The plaintiffs include New York-based Victor Owen Schwartz, a distributor of wine and spirits, Utah-headquartered Genova Pipe, which manufactures plastic pipes for plumbing and other applications, Plaintiff MicroKits, LLC, a Virginia company that makes educational electronic kits and musical instruments, Pennsylvania’s Plaintiff FishUSA Inc., which sells sportfishing tackle and related gear, and Vermont-based Terry Precision Cycling, LLC, a maker of women’s cycling apparel.

Terry Precision claimed that products and inputs imported from other countries are the lifeblood of its business, as it brings in finished goods from China (now subject to a 145-percent duty rate), along with other highly-tariffed countries like Vietnam, Taiwan, Italy and the Philippines. And while the company has onshore operations to manufacture some of its goods domestically, the fabrics and trims used to do so are imported from Guatemala, El Salvador, China, and the European Union.

“The imports Terry Cycling relies on are not reasonably available from a supplier in the United States,” the group wrote in the complaint.

The small businesses are asking that the court intervene and “declare the President’s unprecedented power grab illegal.” The complaint also requests that it prevent Trump from utilizing executive actions to illicitly impose tariffs under IEEPA, and that it “reaffirm this country’s core founding principle: there shall be no taxation without representation.”

These SMBs are far from the only U.S.-based businesses feeling the weight of Trump’s tariffs. Increasingly, American enterprises are making their sentiments known.

Los Angeles-based men’s apparel brand CUTS has been imperiled by the administration’s “reciprocal” tariffs on Vietnam and other countries, as well as the end to the de minimis exception, which allows the company to ship products directly from its factories in China to consumers’ doorsteps duty free.
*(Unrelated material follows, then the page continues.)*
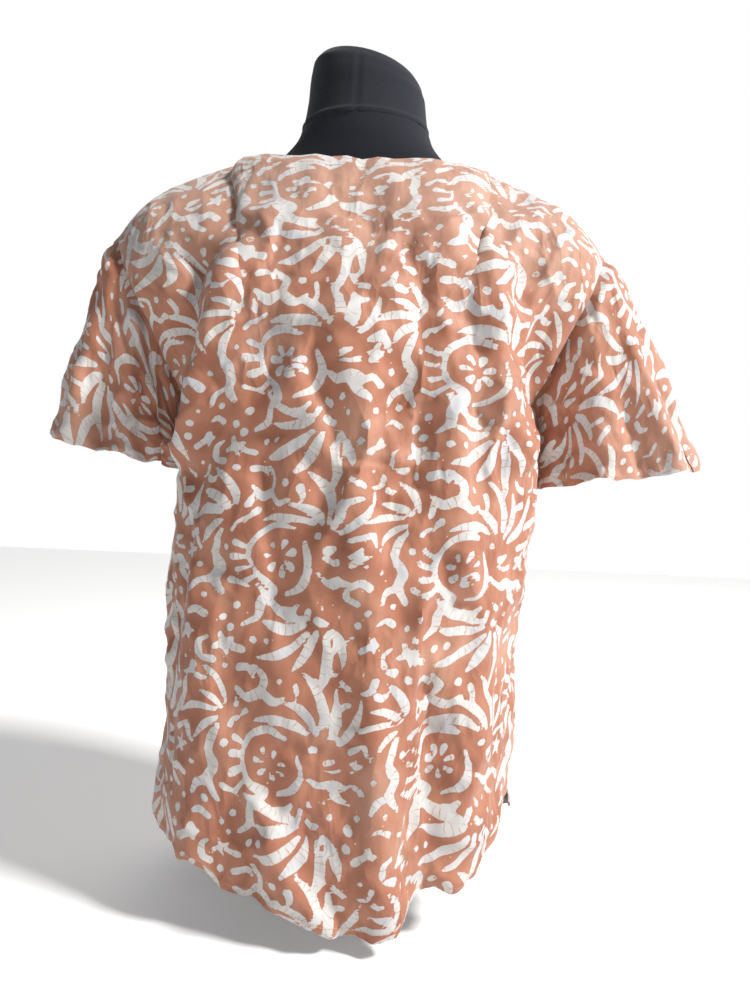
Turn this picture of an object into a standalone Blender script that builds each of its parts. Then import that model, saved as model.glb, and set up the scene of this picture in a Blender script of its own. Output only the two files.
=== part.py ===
"""Batik shirt on a limbless tabletop dress form.

Metres, +Z up.  The back of the shirt faces -Y, its front faces +Y, and the floor is z = 0.  Every piece of
the shirt is a thin wall raised on the middle surface of the cloth, which is worked out from the sizes below:
rings round the body up to the underarm, one curved line for each column from there to the neck and shoulder
seams, and a tube from each armhole to its cuff.
"""

import math
from collections import namedtuple

import bmesh
import bpy
import numpy as np

# ---------------------------------------------------------------- driving sizes
CLOTH_WALL = 0.0020            # thickness of the garment's walls
SEAM_SETBACK = 0.0002          # each panel stops this far short of the seam line
SLEEVE_SETBACK = 0.0004        # and each sleeve this far short of its armhole
TOUCH_GAP = 0.0003             # between the hard pieces of the form

UNDERARM_HEIGHT = 0.500
SHOULDER_TIP = (0.254, -0.008, 0.668)      # for the +X side; the other is its mirror
NECK_HALF_WIDTH = 0.130
NECK_SIDE = (-0.012, 0.745)                # y and z where neckline and shoulder seam meet
NECK_BACK = (-0.062, 0.737)                # y and z of the neckline at centre back
NECK_FRONT = (0.093, 0.672)                # y and z of the neckline at centre front
SQUARENESS = 2.4                           # 2 is an ellipse, more is boxier
# How far across a panel's columns the neckline reaches before the shoulder seam starts.
NECK_SHARE = (2 / math.pi) * math.asin((NECK_HALF_WIDTH / SHOULDER_TIP[0]) ** (SQUARENESS / 2))
SLIT_TOP = 0.158
SLIT_HALF_ANGLE = math.radians(3.5)        # at the hem, from the side line to each panel's edge
NECK_CURVE_POWER = 2.2                     # how late the neckline climbs on its way to the side
ARM_SPREAD = 0.020                         # how far the armhole line leaves the underarm outwards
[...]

CUTS and its contemporaries in the direct-to-consumer e-commerce space have “bootstrapped their way to success, created American jobs, and are now enjoying the fruits of their hard work in this country,” Steven Borelli, the brand’s founder and CEO, wrote on X—but the changes to trade policy “are happening too quickly.”

“Removing 321 de minimis at the same time as increasing tariffs on China from 25% to 145% will be the death of thousands of eCommerce companies just like @cutsclothing,” he said.

Borelli noted that he voted for the president in all three of his runs for office, believing in his “America First” vision for the country, and while the brand is “aligned with that mission,” the way the new duties and de minimis ban have been rolled out “creates tremendous uncertainty.” The chief executive said CUTS has been proud to use the Section 321 exemption “as a way to compete in a global market,” but combined with the new heavy duty burden, its removal will render its current margin structure “unsustainable.”

“My goal in writing this is not to oppose you, but to stand with you in your mission of making America great again. We want to protect American jobs and help bring manufacturing back. CUTS is ready to help lead that charge—but it cannot happen overnight,” Borelli wrote. “My request is that both the removal of 321 and the China tariff increases be delayed with enough time for U.S. companies to react—which, for production businesses, is at least 9 to 12 months.”

An extended time frame for implementation would give the company time to set up new manufacturing “and even pursue U.S. production that aligns with your vision,” he said, addressing the president directly. “I humbly ask that you take this seriously. Every day this continues, more businesses will fail.”